- **Dataset excerpt**:
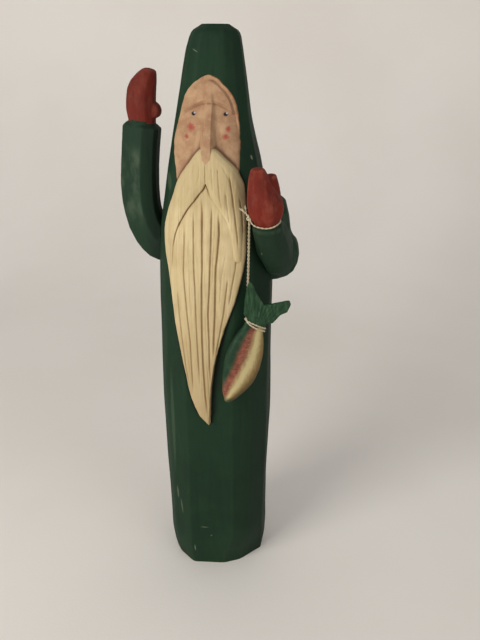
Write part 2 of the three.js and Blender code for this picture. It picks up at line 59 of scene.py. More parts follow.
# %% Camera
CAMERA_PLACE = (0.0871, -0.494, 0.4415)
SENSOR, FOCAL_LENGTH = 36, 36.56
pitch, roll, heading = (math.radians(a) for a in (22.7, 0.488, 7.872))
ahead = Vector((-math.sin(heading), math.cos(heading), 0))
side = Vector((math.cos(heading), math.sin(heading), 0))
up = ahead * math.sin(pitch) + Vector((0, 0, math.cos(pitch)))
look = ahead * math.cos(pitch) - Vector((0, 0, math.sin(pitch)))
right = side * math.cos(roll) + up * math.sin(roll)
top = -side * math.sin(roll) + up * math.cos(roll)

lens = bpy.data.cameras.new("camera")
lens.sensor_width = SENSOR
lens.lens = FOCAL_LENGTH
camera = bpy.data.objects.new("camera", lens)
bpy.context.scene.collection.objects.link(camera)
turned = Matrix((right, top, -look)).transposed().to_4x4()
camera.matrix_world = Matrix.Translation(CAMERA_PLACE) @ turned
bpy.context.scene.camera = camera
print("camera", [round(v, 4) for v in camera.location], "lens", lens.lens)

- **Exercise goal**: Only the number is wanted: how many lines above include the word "scene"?

- **Reply**: 3